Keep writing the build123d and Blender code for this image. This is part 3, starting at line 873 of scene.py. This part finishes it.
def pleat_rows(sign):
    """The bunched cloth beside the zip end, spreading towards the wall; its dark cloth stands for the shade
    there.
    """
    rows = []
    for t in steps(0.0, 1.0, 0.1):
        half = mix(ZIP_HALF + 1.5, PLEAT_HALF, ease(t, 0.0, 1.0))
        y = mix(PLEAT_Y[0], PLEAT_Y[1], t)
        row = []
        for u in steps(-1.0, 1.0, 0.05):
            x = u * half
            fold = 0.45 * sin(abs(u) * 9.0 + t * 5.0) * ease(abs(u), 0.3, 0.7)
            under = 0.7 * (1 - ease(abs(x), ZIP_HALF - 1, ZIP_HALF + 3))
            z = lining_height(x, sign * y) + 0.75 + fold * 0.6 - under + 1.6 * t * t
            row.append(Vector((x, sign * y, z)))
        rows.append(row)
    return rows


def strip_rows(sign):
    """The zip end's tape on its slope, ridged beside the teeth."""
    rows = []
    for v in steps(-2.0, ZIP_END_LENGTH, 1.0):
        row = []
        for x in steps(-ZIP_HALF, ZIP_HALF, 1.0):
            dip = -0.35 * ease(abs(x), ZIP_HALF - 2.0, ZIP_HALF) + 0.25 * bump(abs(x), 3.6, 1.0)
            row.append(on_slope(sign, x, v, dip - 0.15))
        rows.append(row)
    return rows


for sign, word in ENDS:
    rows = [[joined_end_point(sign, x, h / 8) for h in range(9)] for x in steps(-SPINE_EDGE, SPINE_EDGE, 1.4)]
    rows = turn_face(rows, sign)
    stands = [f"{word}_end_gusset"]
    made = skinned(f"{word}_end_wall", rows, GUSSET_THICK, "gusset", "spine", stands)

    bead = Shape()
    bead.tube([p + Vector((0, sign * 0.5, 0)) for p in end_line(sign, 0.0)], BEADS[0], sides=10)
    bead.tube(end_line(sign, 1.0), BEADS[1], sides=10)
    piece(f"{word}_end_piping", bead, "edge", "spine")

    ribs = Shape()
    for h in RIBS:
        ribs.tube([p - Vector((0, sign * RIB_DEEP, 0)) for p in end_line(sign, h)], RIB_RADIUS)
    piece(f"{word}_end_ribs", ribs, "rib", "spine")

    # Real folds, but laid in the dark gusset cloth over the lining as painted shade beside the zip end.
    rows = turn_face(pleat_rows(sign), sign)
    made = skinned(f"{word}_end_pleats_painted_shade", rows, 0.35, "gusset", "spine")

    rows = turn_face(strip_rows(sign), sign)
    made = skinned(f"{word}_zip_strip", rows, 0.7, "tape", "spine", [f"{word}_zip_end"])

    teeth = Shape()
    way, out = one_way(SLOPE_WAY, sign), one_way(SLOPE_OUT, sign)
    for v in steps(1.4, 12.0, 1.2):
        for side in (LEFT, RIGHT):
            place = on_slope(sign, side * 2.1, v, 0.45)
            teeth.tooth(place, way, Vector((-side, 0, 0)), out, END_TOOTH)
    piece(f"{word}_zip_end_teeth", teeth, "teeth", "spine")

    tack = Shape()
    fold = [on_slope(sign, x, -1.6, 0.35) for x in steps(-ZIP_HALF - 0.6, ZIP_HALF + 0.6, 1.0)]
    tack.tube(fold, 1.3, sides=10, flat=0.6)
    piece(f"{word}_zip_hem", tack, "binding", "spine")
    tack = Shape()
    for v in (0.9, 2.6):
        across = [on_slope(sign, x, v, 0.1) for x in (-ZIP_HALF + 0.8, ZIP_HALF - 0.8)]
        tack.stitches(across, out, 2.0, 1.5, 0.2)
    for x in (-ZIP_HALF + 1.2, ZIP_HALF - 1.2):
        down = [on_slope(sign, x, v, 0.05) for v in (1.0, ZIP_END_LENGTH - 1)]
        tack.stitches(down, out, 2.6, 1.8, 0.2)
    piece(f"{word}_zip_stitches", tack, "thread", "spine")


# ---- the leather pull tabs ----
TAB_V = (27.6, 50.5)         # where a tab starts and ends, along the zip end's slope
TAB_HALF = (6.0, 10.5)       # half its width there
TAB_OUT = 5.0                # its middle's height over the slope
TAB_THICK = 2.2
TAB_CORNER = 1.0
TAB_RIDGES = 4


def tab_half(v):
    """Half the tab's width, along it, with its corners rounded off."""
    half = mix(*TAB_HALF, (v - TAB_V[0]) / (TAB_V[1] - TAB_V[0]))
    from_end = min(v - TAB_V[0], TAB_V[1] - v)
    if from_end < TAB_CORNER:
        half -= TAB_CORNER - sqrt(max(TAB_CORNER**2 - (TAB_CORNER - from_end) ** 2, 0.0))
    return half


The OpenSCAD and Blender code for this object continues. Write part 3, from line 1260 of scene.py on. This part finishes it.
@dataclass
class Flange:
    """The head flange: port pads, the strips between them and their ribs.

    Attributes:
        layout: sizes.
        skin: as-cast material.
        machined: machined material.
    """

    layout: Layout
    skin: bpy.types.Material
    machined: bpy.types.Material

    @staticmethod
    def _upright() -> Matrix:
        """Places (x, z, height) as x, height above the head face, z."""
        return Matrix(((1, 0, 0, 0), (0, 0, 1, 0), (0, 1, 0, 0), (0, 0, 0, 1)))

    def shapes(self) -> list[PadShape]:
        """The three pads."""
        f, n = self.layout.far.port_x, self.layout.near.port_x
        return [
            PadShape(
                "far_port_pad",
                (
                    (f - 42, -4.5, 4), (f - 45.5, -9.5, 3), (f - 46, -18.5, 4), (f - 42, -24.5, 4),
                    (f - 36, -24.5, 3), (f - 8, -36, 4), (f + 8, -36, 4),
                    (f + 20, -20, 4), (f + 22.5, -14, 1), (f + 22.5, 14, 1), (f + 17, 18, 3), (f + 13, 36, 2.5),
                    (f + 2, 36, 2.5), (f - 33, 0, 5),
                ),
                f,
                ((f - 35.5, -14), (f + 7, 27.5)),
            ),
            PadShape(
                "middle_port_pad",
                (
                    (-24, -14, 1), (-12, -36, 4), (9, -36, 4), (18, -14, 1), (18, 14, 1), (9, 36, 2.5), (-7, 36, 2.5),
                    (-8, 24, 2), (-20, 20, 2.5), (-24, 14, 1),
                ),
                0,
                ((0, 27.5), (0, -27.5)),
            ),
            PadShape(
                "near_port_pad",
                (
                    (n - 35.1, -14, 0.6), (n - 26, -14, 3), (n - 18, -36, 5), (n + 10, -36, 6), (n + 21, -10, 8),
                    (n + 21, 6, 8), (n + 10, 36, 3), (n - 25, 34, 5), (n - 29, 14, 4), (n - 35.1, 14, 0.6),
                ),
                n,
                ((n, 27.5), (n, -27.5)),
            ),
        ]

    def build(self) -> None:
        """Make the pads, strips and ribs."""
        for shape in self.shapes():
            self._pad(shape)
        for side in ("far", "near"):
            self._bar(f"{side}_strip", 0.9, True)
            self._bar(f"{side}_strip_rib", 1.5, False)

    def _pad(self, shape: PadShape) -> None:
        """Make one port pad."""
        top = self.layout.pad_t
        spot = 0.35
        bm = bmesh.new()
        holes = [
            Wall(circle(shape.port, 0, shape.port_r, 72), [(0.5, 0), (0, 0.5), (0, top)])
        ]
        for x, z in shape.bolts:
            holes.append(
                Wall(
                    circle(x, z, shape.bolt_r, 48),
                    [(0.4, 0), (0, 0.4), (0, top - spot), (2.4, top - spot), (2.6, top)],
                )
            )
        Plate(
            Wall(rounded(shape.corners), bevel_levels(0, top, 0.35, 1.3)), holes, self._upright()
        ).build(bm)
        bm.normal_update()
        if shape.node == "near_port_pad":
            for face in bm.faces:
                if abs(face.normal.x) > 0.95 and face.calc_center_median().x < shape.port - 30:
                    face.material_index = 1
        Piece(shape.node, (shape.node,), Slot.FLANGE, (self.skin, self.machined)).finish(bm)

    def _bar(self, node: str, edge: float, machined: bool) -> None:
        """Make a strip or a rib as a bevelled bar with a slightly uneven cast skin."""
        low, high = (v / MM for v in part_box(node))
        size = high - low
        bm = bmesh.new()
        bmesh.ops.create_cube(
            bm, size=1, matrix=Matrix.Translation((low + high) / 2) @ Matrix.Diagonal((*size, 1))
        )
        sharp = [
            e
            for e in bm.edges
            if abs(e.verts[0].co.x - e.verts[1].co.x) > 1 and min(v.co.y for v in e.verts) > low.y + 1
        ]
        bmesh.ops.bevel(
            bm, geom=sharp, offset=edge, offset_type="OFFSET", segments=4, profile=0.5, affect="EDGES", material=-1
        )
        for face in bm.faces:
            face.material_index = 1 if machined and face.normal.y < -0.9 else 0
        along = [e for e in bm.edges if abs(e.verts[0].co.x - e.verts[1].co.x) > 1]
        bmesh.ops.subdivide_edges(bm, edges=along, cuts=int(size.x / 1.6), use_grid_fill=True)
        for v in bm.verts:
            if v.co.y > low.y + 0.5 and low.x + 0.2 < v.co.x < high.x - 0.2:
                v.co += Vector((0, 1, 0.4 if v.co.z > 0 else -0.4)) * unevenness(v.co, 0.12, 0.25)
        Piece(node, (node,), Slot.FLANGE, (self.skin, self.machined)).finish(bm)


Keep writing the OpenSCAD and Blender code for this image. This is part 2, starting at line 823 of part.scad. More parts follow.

*DIRECTIONS FOR THIS TASK*
Your task is to output exactly the lines from the one with "The OpenSCAD and Blender code for this object" through the one with "0), (0, 0, 0, 1)))", counting both ends.

*THE RESULT*
The OpenSCAD and Blender code for this object continues. Write part 3, from line 1260 of scene.py on. This part finishes it.
@dataclass
class Flange:
    """The head flange: port pads, the strips between them and their ribs.

    Attributes:
        layout: sizes.
        skin: as-cast material.
        machined: machined material.
    """

    layout: Layout
    skin: bpy.types.Material
    machined: bpy.types.Material

    @staticmethod
    def _upright() -> Matrix:
        """Places (x, z, height) as x, height above the head face, z."""
        return Matrix(((1, 0, 0, 0), (0, 0, 1, 0), (0, 1, 0, 0), (0, 0, 0, 1)))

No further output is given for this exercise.